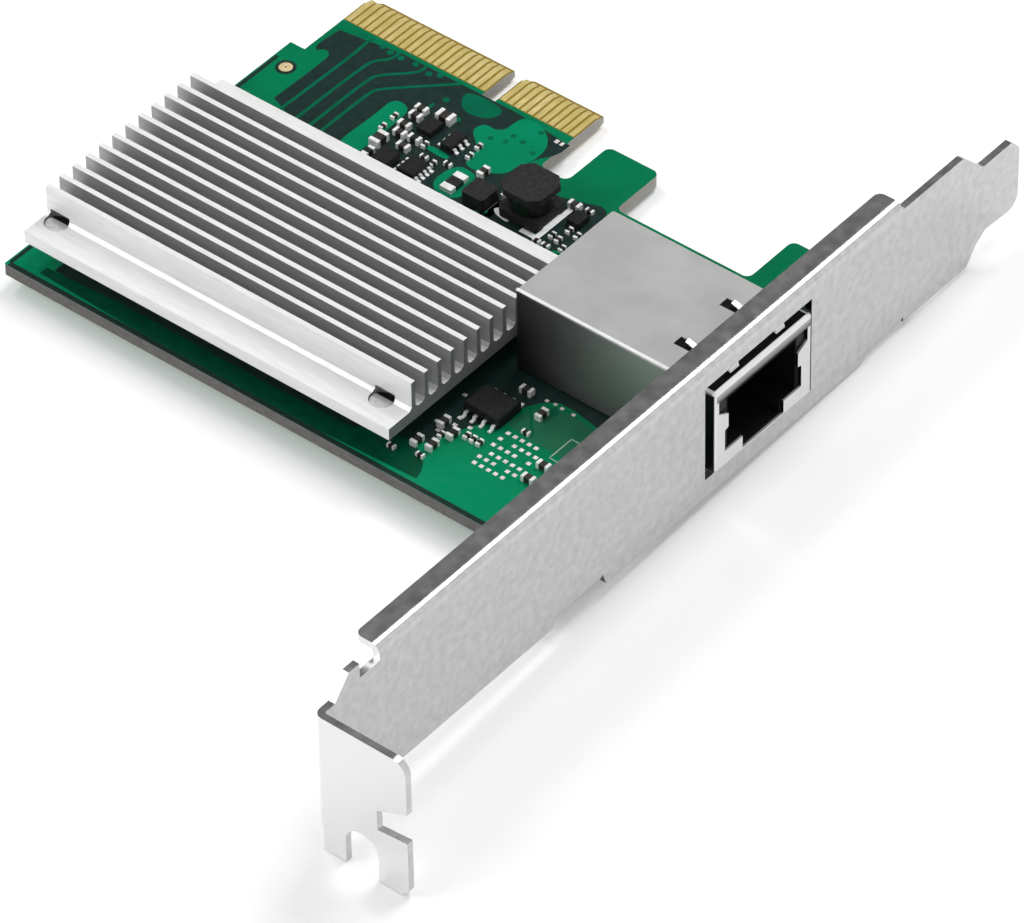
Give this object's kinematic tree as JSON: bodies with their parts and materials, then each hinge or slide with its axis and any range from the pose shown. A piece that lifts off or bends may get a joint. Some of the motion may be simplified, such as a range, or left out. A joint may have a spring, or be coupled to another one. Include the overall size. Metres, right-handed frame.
{
  "type": "network interface card",
  "caption": "Short expansion card with a shielded network jack, a finned heatsink, a notched edge connector and a full-height slot bracket folded at both edges.",
  "frame": {"origin": "on the outer face of the slot bracket, level with the line of the contact tips, at the board's component side", "axes": "+X out of the bracket and the chassis, +Y towards the mating edge socket, +Z away from the board's component side"},
  "size_m": [0.0946, 0.1201, 0.0218],
  "materials": {
    "board": "satin solder mask over glass laminate",
    "gold": "polished gold plating",
    "bracket_steel": "zinc plated, satin",
    "screw_steel": "nickel plated",
    "shield": "tin plated, satin",
    "housing": "moulded black",
    "lamp": "smoked clear",
    "tin": "tinned",
    "sink": "extruded, satin",
    "anchor_tin": "tinned, dull",
    "solder": "reflowed solder",
    "substrate": "laminate",
    "cap": "nickel plated",
    "pad": "soft grey thermal pad",
    "ferrite": "bare ferrite",
    "winding": "varnished wire",
    "chip": "moulded epoxy",
    "choke": "pressed powder",
    "ceramic_white": "fired",
    "capacitor": "fired",
    "resistor": "glazed"
  },
  "bodies": {
    "root": {"pcb": "board", "edge_contacts_top": "gold", "edge_contacts_bottom": "gold", "bracket": "bracket_steel", "bracket_screws": "screw_steel", "jack_shield": "shield", "jack_housing": "housing", "jack_lamps": "lamp", "jack_wires": "gold", "jack_pins": "tin", "heatsink": "sink", "heatsink_anchors": "anchor_tin", "controller_balls": "solder", "controller_substrate": "substrate", "controller_cap": "cap", "thermal_pad": "pad", "inductor_core": "ferrite", "inductor_winding": "winding", "inductor_terminals": "tin", "choke_body": "choke", "choke_terminals": "tin", "chip_bodies": "chip", "chip_leads": "tin", "flat_chip_bodies": "chip", "flat_chip_pads": "solder", "crystal_tray": "ceramic_white", "crystal_cover": "cap", "capacitor_bodies": "capacitor", "capacitor_ends": "tin", "resistor_bodies": "resistor", "resistor_ends": "tin"}
  },
  "joints": []
}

────

◆ **TASK DIRECTIONS**: Write out the whole listing exactly.

◆ **EXERCISE ANSWER**:
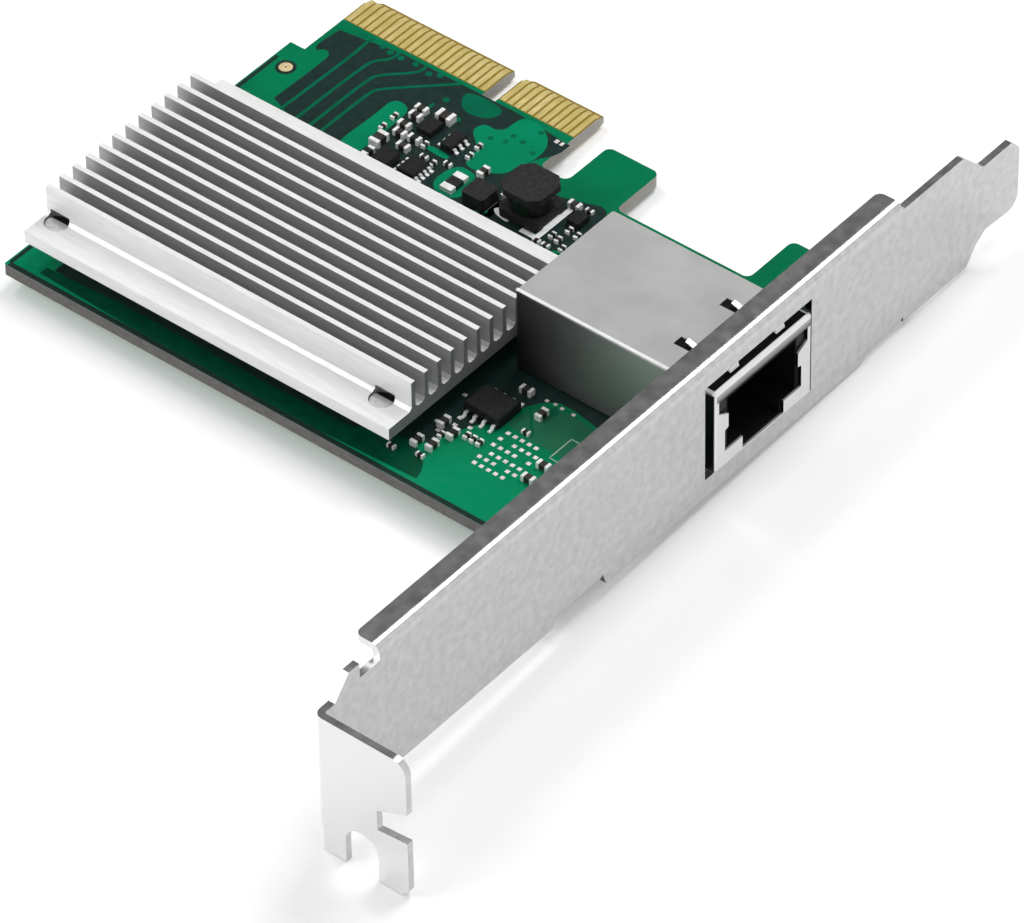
Give this object's kinematic tree as JSON: bodies with their parts and materials, then each hinge or slide with its axis and any range from the pose shown. A piece that lifts off or bends may get a joint. Some of the motion may be simplified, such as a range, or left out. A joint may have a spring, or be coupled to another one. Include the overall size. Metres, right-handed frame.
{
  "type": "network interface card",
  "caption": "Short expansion card with a shielded network jack, a finned heatsink, a notched edge connector and a full-height slot bracket folded at both edges.",
  "frame": {"origin": "on the outer face of the slot bracket, level with the line of the contact tips, at the board's component side", "axes": "+X out of the bracket and the chassis, +Y towards the mating edge socket, +Z away from the board's component side"},
  "size_m": [0.0946, 0.1201, 0.0218],
  "materials": {
    "board": "satin solder mask over glass laminate",
    "gold": "polished gold plating",
    "bracket_steel": "zinc plated, satin",
    "screw_steel": "nickel plated",
    "shield": "tin plated, satin",
    "housing": "moulded black",
    "lamp": "smoked clear",
    "tin": "tinned",
    "sink": "extruded, satin",
    "anchor_tin": "tinned, dull",
    "solder": "reflowed solder",
    "substrate": "laminate",
    "cap": "nickel plated",
    "pad": "soft grey thermal pad",
    "ferrite": "bare ferrite",
    "winding": "varnished wire",
    "chip": "moulded epoxy",
    "choke": "pressed powder",
    "ceramic_white": "fired",
    "capacitor": "fired",
    "resistor": "glazed"
  },
  "bodies": {
    "root": {"pcb": "board", "edge_contacts_top": "gold", "edge_contacts_bottom": "gold", "bracket": "bracket_steel", "bracket_screws": "screw_steel", "jack_shield": "shield", "jack_housing": "housing", "jack_lamps": "lamp", "jack_wires": "gold", "jack_pins": "tin", "heatsink": "sink", "heatsink_anchors": "anchor_tin", "controller_balls": "solder", "controller_substrate": "substrate", "controller_cap": "cap", "thermal_pad": "pad", "inductor_core": "ferrite", "inductor_winding": "winding", "inductor_terminals": "tin", "choke_body": "choke", "choke_terminals": "tin", "chip_bodies": "chip", "chip_leads": "tin", "flat_chip_bodies": "chip", "flat_chip_pads": "solder", "crystal_tray": "ceramic_white", "crystal_cover": "cap", "capacitor_bodies": "capacitor", "capacitor_ends": "tin", "resistor_bodies": "resistor", "resistor_ends": "tin"}
  },
  "joints": []
}